Certainly it would make sense to preserve historic spots such as the Palm Tavern as part of any blues district, because the place was home to so many Regal Theater performers.

“The Palm Tavern was where all the big athletes and artists hung out, and, as kids, we would just stand outside on the sidewalk and watch them go in and out,” says Rawls. “But I’m staying away from the politics. That would be the worst thing in the world for me to do.”

For Rawls, the project caps several decades of championing minority causes (including his work for the United Negro College Fund telethon), a passion he dates to a turning point in his own life: a near-fatal car crash he suffered in 1958, when he was touring with Sam Cooke.

“The chauffeur, Eddie, was killed, Sam got a little piece of glass in his eye, the guitar player got his collarbone broken, and I was pronounced dead on the scene,” says Rawls.

“Turns out I had a concussion, and my brain was kind of protruding from my head,” he adds, pointing to a faded scar. “It took me a while to get straight again, but it made me realize that I was just a speck of dust on a grain of sand. I guess you could say it gave me a sense of direction.

“To know that had I died at that point I’d have been just another soul that took up some time and space and had done nothing, it made me realize that there was a reason, a purpose. What it was, I didn’t know, but since then, I’ve tried to raise as much money for other people as I can.”

The Rawls Theater, however, may be the singer’s most ambitious project; certainly it has been the most elusive.

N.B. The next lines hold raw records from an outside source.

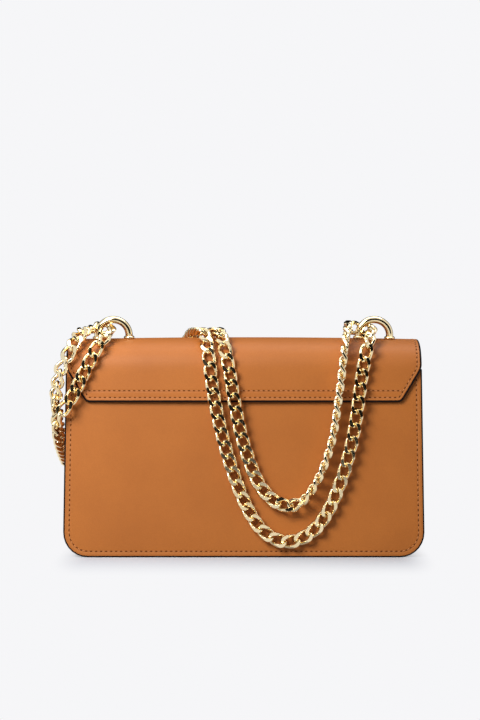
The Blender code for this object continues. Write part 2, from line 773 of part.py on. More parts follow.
def lay_links(samples, count, pitch):
    """Each link's stretch and its two ends on the route, and the place that the last one leads to."""
    place, stretch, links = 0, 0, []
    for _ in range(count):
        end = walk(samples, place, pitch)
        links.append((stretch, place, end))
        ahead = samples[int(end) % len(samples)][2]
        place = end if ahead == stretch else walk(samples, end, -LINK_FREE_STEP)
        stretch = ahead
    return links, place


def fitted_links(samples):
    """The pitch is trimmed by a hair so that a whole number of links closes the loop."""
    length = sum((samples[n][0] - samples[n - 1][0]).length for n in range(len(samples)))
    count = round((length + LINK_FREE_STEP * len(ROUTE)) / CHAIN_PITCH)
    low, high = (length / count * share for share in PITCH_TRIM_SHARES)
    for _ in range(PITCH_TRIALS):
        pitch = (low + high) / 2
        links, place = lay_links(samples, count, pitch)
        if place < len(samples):
            low = pitch
        else:
            high = pitch
    return links


def link_rings():
    """One link about its middle: an oval of diamond wire, twisted and ground flat on both faces."""
    wire = CHAIN_WIRE / 2
    spread = 1 / cos(pi / LINK_STEPS)
    length, width = LINK_LENGTH / 2 * spread, (CHAIN_WIDTH / 2 - wire) * spread
    flat = CHAIN_THICKNESS / 2
    rings = []
    for n in range(LINK_STEPS):
        turn = 2 * pi * (n + 1 / 2) / LINK_STEPS
        rise = -CHAIN_TWIST_RISE * sin(2 * turn) / sin(2 * pi / LINK_STEPS)
        middle = Vector((length * cos(turn), width * sin(turn), rise))
        out = Vector((width * cos(turn), length * sin(turn), 0)).normalized() * wire
        ring = [middle + out, middle + UP * wire, middle - out, middle - UP * wire]
        rings.append([Vector((spot.x, spot.y, min(max(spot.z, -flat), flat))) for spot in ring])
    return rings


def link_place(samples, start, end):
    """A link's frame: X along the chain and Z out of its flat face."""
    first, last = sample_at(samples, start)[0], sample_at(samples, end)[0]
    along = (last - first).normalized()
    face = sample_at(samples, (start + end) / 2)[1]
    face = (face - along * face.dot(along)).normalized()
    turn = Matrix((along, face.cross(along), face)).transposed().to_4x4()
    return Matrix.Translation((first + last) / 2) @ turn


def links_mesh(places):
    """A link at each of the places."""
    mesh = bmesh.new()
    for place in places:
        loops = [[mesh.verts.new(place @ spot) for spot in ring] for ring in link_rings()]
        for low, high in zip(loops, loops[1:] + loops[:1]):
            for n in range(len(low)):
                m = (n + 1) % len(low)
                mesh.faces.new((low[n], low[m], high[m], high[n]))
    bmesh.ops.triangulate(mesh, faces=mesh.faces)
    return finish(mesh)


def make_chain(bag, gold):
    """One closed loop. The links of a stretch bear on each other, and the stretches hang free."""
    samples = route_samples()
    links = fitted_links(samples)
    for number, (name, _) in enumerate(ROUTE):
        places = [link_place(samples, start, end) for stretch, start, end in links if stretch == number]
        stretch = piece(name, links_mesh(places[::2]), gold, bag)
        boolean(stretch, piece(f"{name}_between", links_mesh(places[1::2]), gold, bag), "UNION")


def main():
    for old in list(bpy.data.objects):
        bpy.data.objects.remove(old)
    leather = material("tan_leather", (0.42, 0.17, 0.07), 0.45)
    cloth = material("brown_lining", (0.16, 0.08, 0.045), 0.8)
    board = material("grey_board", (0.35, 0.33, 0.30), 0.9)
    gold = material("polished_gold", (0.86, 0.62, 0.26), 0.15, 1)
    steel = material("plain_steel", (0.55, 0.55, 0.56), 0.35, 1)
    bag = empty("bag", None, (0, MIDDLE_SHIFT, 0))
    hinge = empty("flap_hinge", bag, (0, 0, CREST_HEIGHT))
    places = {"left": arch_place(-1), "right": arch_place(1)}
    feet = [foot for place in places.values() for foot in arch_feet(place)]
    make_panels(bag, leather)
    make_gusset(bag, leather)
    make_base_board(bag, board)
    make_lining(bag, cloth)
    make_slip_pocket(bag, cloth)
    make_flap_rear(bag, leather, feet)
    make_stiffener(bag, board, feet)
    make_flap_front(hinge, leather, cloth)
    make_arches(bag, gold, steel, places)
    make_snap(bag, hinge, gold, steel)
    make_chain(bag, gold)
    bpy.context.view_layer.update()


if __name__ == "__main__":
    main()
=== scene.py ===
"""Dresses the leather crossbody bag: leather, stitching, polished chain and arches, in a plain studio.

Metres, +Z up. The back of the bag faces -Y, and its flap closes over the front.
"""

import json
from bisect import bisect
from math import atan, copysign, cos, pi, radians, sin, tan, tanh

import bmesh
import bpy
from bpy.props import FloatProperty, FloatVectorProperty, PointerProperty
from mathutils import Matrix, Vector
from mathutils.geometry import interpolate_bezier
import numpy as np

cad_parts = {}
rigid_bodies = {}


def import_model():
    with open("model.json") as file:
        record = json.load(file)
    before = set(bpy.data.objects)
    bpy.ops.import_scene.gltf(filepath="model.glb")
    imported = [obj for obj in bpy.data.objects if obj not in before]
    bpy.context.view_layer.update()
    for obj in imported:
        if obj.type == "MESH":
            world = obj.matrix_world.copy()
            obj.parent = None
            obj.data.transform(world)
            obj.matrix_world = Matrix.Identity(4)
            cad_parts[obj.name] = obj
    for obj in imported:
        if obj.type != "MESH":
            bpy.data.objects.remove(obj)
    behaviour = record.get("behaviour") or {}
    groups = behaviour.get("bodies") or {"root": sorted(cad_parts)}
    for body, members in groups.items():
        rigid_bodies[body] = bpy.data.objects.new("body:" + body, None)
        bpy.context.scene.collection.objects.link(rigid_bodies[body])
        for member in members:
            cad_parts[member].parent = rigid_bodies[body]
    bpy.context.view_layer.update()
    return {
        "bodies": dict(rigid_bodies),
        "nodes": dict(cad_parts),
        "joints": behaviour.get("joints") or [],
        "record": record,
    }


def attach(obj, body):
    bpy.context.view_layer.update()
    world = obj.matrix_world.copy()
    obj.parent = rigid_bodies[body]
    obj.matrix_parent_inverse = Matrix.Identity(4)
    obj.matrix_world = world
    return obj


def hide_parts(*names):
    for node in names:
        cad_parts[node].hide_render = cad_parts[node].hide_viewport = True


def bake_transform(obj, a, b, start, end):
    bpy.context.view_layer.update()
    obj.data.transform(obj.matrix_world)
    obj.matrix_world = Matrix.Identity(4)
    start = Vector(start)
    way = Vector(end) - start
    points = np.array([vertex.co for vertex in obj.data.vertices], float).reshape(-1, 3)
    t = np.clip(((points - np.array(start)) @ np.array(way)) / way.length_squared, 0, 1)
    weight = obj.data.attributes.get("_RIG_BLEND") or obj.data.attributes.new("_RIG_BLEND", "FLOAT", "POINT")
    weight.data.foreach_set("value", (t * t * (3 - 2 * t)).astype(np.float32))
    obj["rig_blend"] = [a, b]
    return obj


bl_info = {
    "name": "Leather Crossbody Bag",
    "version": (1, 0, 0),
    "blender": (4, 5, 0),
    "location": "View3D > Sidebar > Bag",
    "description": "Leather, stitching and polished chain for the crossbody bag",
    "category": "Object",
}

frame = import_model()

# Body, over its outer faces
SEAT_GAP = 0.0003
PANEL_WIDTH = 0.260
PANEL_TOP_WIDTH = 0.2568
PANEL_HEIGHT = 0.135
PANEL_CORNER = 0.018
PANEL_LEATHER = 0.0022
BASE_DEPTH = 0.070
MOUTH_DEPTH = 0.0608
SEAM_MARGIN = 0.006
GUSSET_LEATHER = 0.0016
GUSSET_FLANGE = 0.005
GUSSET_DROP = 0.002
GUSSET_FOLD = 0.0009
WALL_SAG = 0.0016
LINING_FLOOR = 0.0100
LINING_LEATHER = 0.0008
LINING_DROP = 0.003
LINING_SPACE = 0.0019
POCKET_WIDTH = 0.160
POCKET_BOTTOM = 0.042
POCKET_TOP = 0.114

# Flap
SHOULDER_HEIGHT = 0.134
CREST_HEIGHT = 0.1585
CREST_CROWN = 0.0014
CREST_ROUNDNESS = 2.5
REAR_STANDOFF = 0.0029
FRONT_STANDOFF = 0.0074
REAR_EDGE_HEIGHT = 0.1113
FRONT_EDGE_HEIGHT = 0.045
FLAP_LEATHER = 0.0026
FLAP_WIDTH = 0.2560
FLAP_TIP_WIDTH = 0.2270
FLAP_CUT_HEIGHT = 0.0241
FLAP_TIP_RADIUS = 0.005
FLAP_SIDE_RADIUS = 0.012
HINGE_BEND = 0.012
DOME_SAMPLES = 60

# Arches and collars
ARCH_OFFSET = 0.0954
ARCH_SETBACK = 0.010
ARCH_SPACING = 0.0228
ARCH_ROD = 0.0053
ARCH_LEG = 0.0027
COLLAR_DIAMETER = 0.0078
COLLAR_HEIGHT = 0.0020

# Magnetic snap
SNAP_HEIGHT = 0.070

# Chain
CHAIN_PITCH = 0.00975
LINK_FREE_STEP = 0.00095
WIRE = 0.0030
WIRE_RISE = 0.0019
WIRE_TWIST = 1.5
LINK_SQUARENESS = 2.2
LINK_LIFT = 0.0009
LINK_FACES = (LINK_LIFT - 0.0027, LINK_LIFT + 0.0027)
LINK_WIDTH = 0.0107
LINK_LENGTH = CHAIN_PITCH + WIRE - 0.0006
ROUTE_STEPS = 24
PITCH_TRIM_SHARES = (0.97, 1.04)
PITCH_TRIALS = 30
TILT_SHARE = 0.8

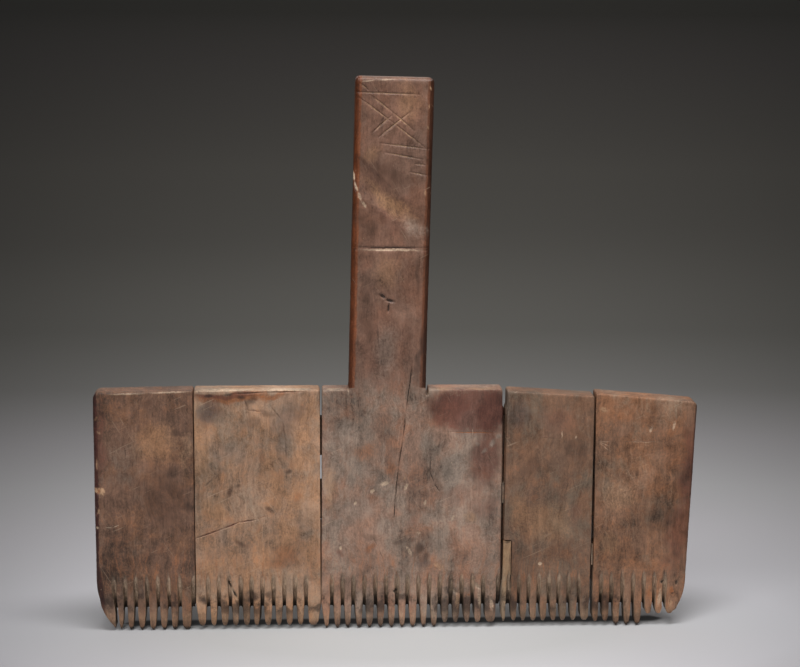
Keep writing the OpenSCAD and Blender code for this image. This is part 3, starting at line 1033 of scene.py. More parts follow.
    def refine(self, marks: list[Spot]) -> None:
        """Splits the front faces that lie close to narrow marks.

        Args:
            marks: The marks.
        """
        middles = rows(self.piece.data.polygons, "center") / MM
        near = np.zeros(len(middles), dtype=bool)
        for mark in marks:
            if mark.half_h < NARROW_MARK:
                size = {"half_w": mark.half_w + FINER_MARGIN, "half_h": mark.half_h + FINER_MARGIN}
                near |= replace(mark, **size).reach(middles) < FINER_REACH
        near &= middles[:, 1] < FRONT_Y
        if not near.any():
            return
        hold(self.piece)
        bpy.ops.object.mode_set(mode="EDIT")
        bpy.ops.mesh.select_mode(type="FACE")
        bpy.ops.mesh.select_all(action="DESELECT")
        bpy.ops.object.mode_set(mode="OBJECT")
        self.piece.data.polygons.foreach_set("select", near)
        bpy.ops.object.mode_set(mode="EDIT")
        bpy.ops.mesh.subdivide(number_cuts=1)
        bpy.ops.object.mode_set(mode="OBJECT")

    def weather(self) -> None:
        """Adds wandering teeth, worn hollows and raised grain."""
        places = points_of(self.piece)
        self.weigh("teeth", climb(places[:, 2], *TEETH_WAVER) * climb(inward(places), *SIDES_WAVER))
        self.displace(Relief("waver", (6, 9, 34), self.waver, Way.ALONG_ROW, 0.5, "teeth"))
        self.displace(Relief("dents", (16, 16, 30), self.dents))
        self.displace(Relief("grain", (0.9, 0.9, 16), 0.16, middle=0.8))
        self.displace(Relief("chips", (1.6, 1.6, 2.6), 0.16))
        self.forget("teeth")

    def displace(self, relief: Relief) -> None:
        """Moves the surface by a stretched cloud pattern.

        Args:
            relief: The pattern and how far it moves the surface.
        """
        if relief.strength <= 0:
            return
        clouds = bpy.data.textures.new(f"{self.node}_{relief.name}", "CLOUDS")
        clouds.noise_scale = 1.0
        clouds.noise_depth = 3
        ruler = bpy.data.objects.new(f"{self.node}_{relief.name}_ruler", None)
        bpy.context.scene.collection.objects.link(ruler)
        ruler.scale = Vector(relief.grain) * MM
        ruler.location = Vector((self.finish.seed, 0.3 * self.finish.seed, 0)) * MM
        bpy.context.view_layer.update()
        settings = {
            "texture": clouds,
            "texture_coords": "OBJECT",
            "texture_coords_object": ruler,
            "direction": relief.way.value,
            "mid_level": relief.middle,
            "strength": relief.strength * MM,
            "vertex_group": relief.group,
        }
        self.modifier(relief.name, "DISPLACE", settings)
        bpy.data.objects.remove(ruler)
        bpy.data.textures.remove(clouds)

    def thin_out(self) -> None:
        """Takes away triangles where the surface is flat, and smooths all but the sharpest edges."""
        self.piece.data.calc_loop_triangles()
        triangles = len(self.piece.data.loop_triangles)
        if triangles > self.most:
            self.modifier("fewer", "DECIMATE", {"ratio": self.most / triangles})
        hold(self.piece)
        bpy.ops.object.shade_smooth_by_angle(angle=math.radians(SHARP_TURN))

    def dress(self) -> None:
        """Gives the piece its wood."""
        self.piece.data.materials.append(self.finish.material(self.spots + self.stretches()))


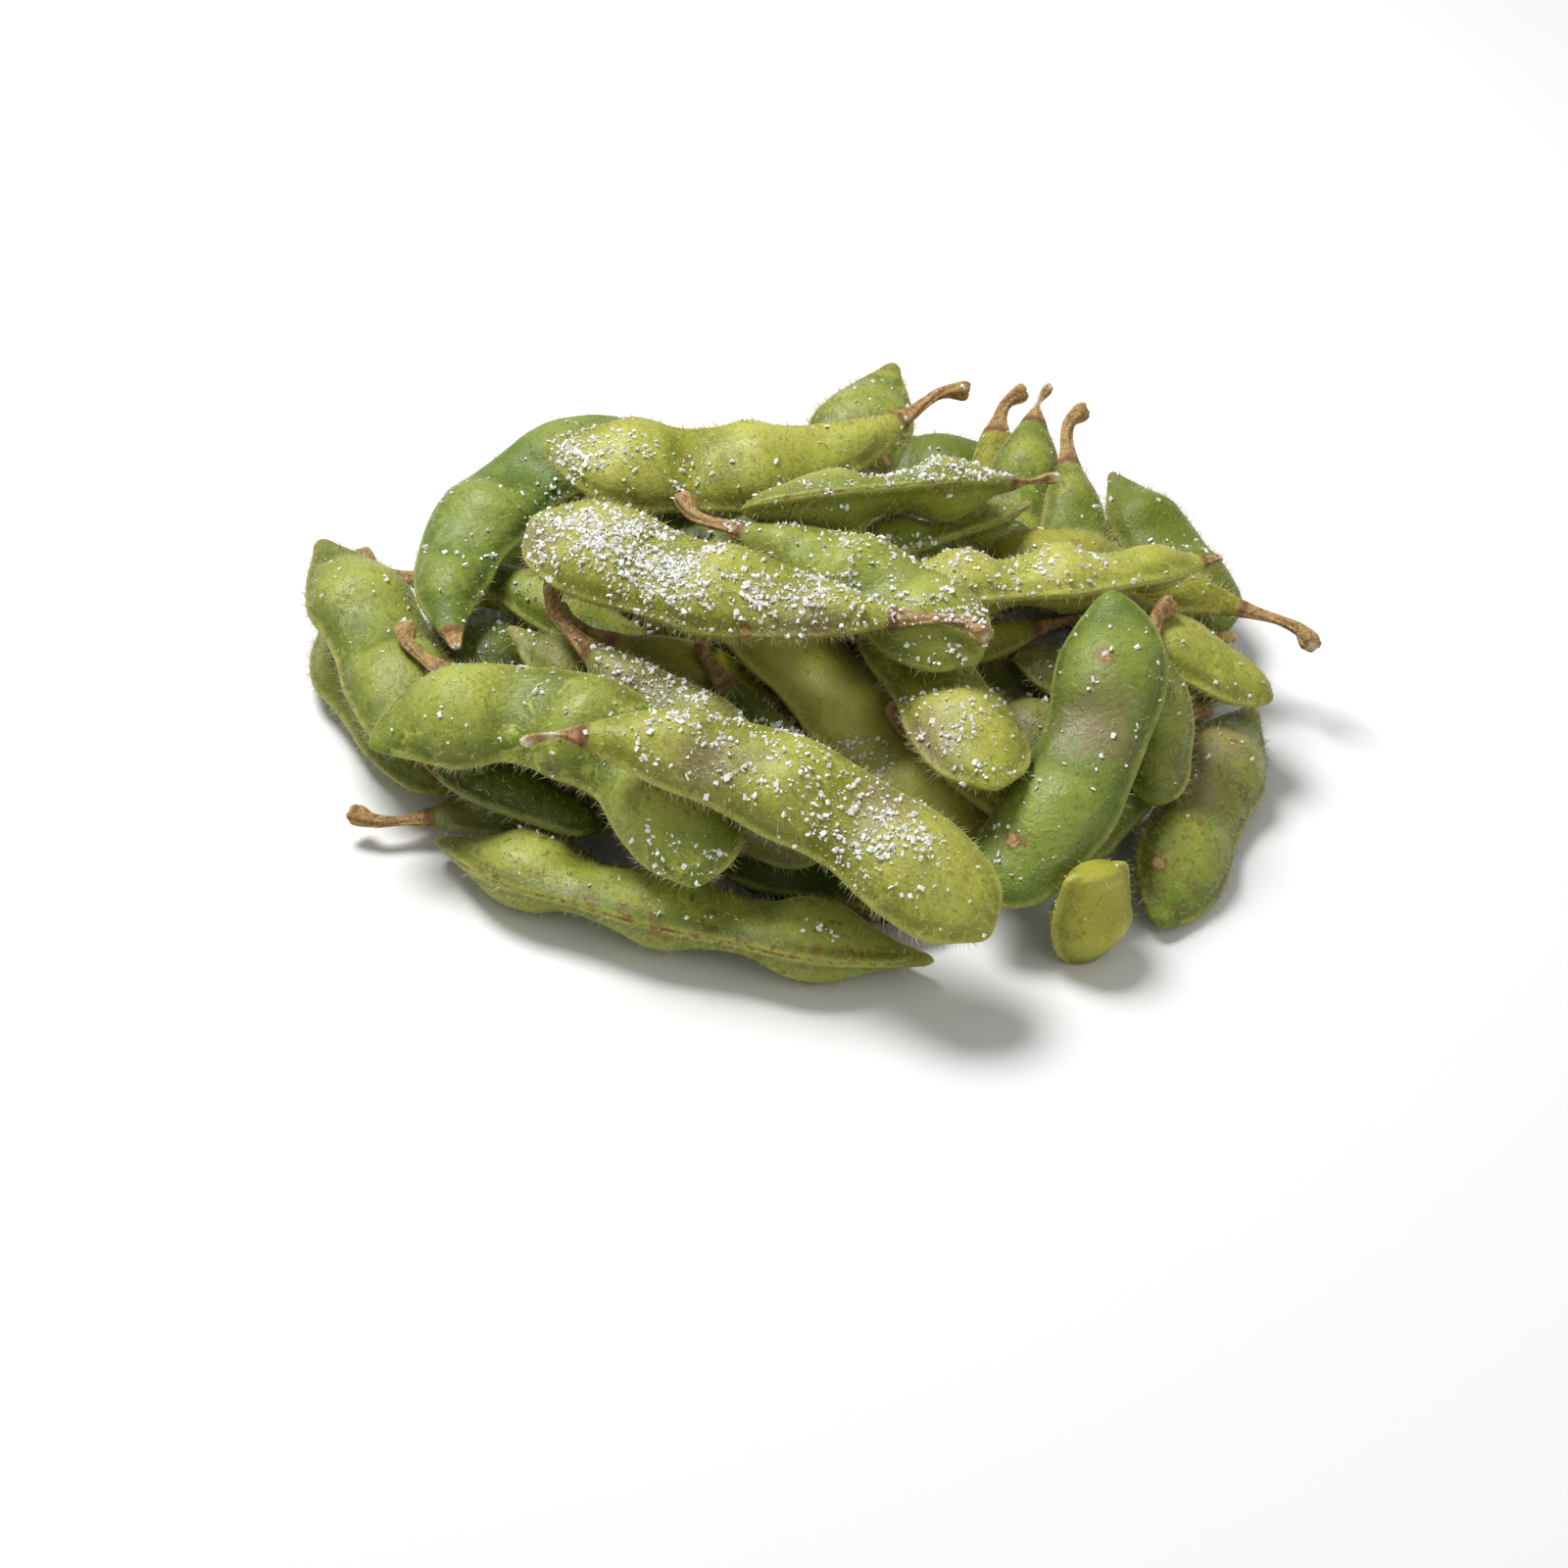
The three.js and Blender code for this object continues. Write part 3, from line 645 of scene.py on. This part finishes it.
def strewn_piece(name, mesh, numbers, spots, frames, corners, finish):
    """Many small shapes as a piece of the heap, each at its spot with its corners in its frame."""
    side, other, up = (direction[:, None] for direction in frames)
    place = spots[:, None] + side * corners[..., :1] + other * corners[..., 1:2]
    place = place + up * corners[..., 2:]
    place[..., 2] = np.maximum(place[..., 2], FLOOR_GAP)
    copy, corner = numbers
    mesh.name = name
    mesh.vertices.foreach_set("co", place[copy, corner].ravel())
    mesh.update()
    mesh.materials.append(finish)
    piece = linked(name, mesh)
    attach(piece, BODY)


# ---------------------------------------------------------------- materials

# Noise patterns: waves per metre, detail, distortion if any, roughness if not ordinary.
NOISES = {
    "clouds": (150, 3.0, 0.8),
    "patches": (420, 5.0, 0.7, 0.7),
    "patch regions": (120, 1.0),
    "pores": (1100, 3.0, 0.5, 0.65),
    "dot regions": (420, 2.0),
    "seam": (420, 3.0, 1.0),
    "stains": (560, 5.0, 0.8, 0.75),
    "stain regions": (110, 1.0),
    "freckles": (620, 2.0, 0.4),
    "vein warp": (210, 2.0),
    "dimples": (480, 3.0, 0.2),
    "fine pores": (2100, 2.0),
    "fibres": (1300, 3.0, 2.0),
    "mark edges": (700, 3.0, 0.8),
    "straw": (800, 4.0, 1.5, 0.65),
    "gloss": (300, 3.0),
    "hair": (400, 2.0),
    "salt": (900, 2.0),
}
ORDINARY_ROUGHNESS = 0.55
DOTS_PER_METRE = 1150

# The veins: how far they slant, how much they wander in mm, and how close they lie.
VEIN_SLANT, VEIN_WARP_MM, VEIN_RATE = 0.9, 6.0, 2.1

# How much each part of the relief counts, and the relief's whole height.
VEIN_HEIGHT, DIMPLE_HEIGHT, PORE_HEIGHT, FIBRE_HEIGHT = 0.1, 0.6, 0.55, 1.8
RELIEF_HEIGHT = 0.3 * MM


def add_node(tree, kind, inputs=None, **settings):
    """A shader node with its settings. An input is a value, or a socket to link."""
    made = tree.nodes.new("ShaderNode" + kind)
    for name, value in settings.items():
        setattr(made, name, value)
    for name, value in (inputs or {}).items():
        if isinstance(value, bpy.types.NodeSocket):
            tree.links.new(value, made.inputs[name])
        else:
            made.inputs[name].default_value = value
    return made


def between(tree, value, low, high, to_low=0.0, to_high=1.0):
    """A value moved from one range to another, smoothly and kept within it."""
    ends = {"From Min": low, "From Max": high, "To Min": to_low, "To Max": to_high}
    inputs = {"Value": value, **ends}
    return add_node(tree, "MapRange", inputs, interpolation_type="SMOOTHSTEP").outputs[0]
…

Once it’s built, says Rawls, who lives in Los Angeles, he plans to re-establish a Chicago residence so that he can be involved in “hands-on operation” of the venue.

“I wouldn’t stay here in the winter, to be honest with you,” says Rawls, who plays 150 to 200 dates a year and jokes that he lives not in Los Angeles but at LAX.

“When the Hawk comes,” says Rawls, referring to the bitter winds off Lake Michigan, “I’m out of here.

“But spring, summer, fall, that’s cool. This theater is what I want to do.”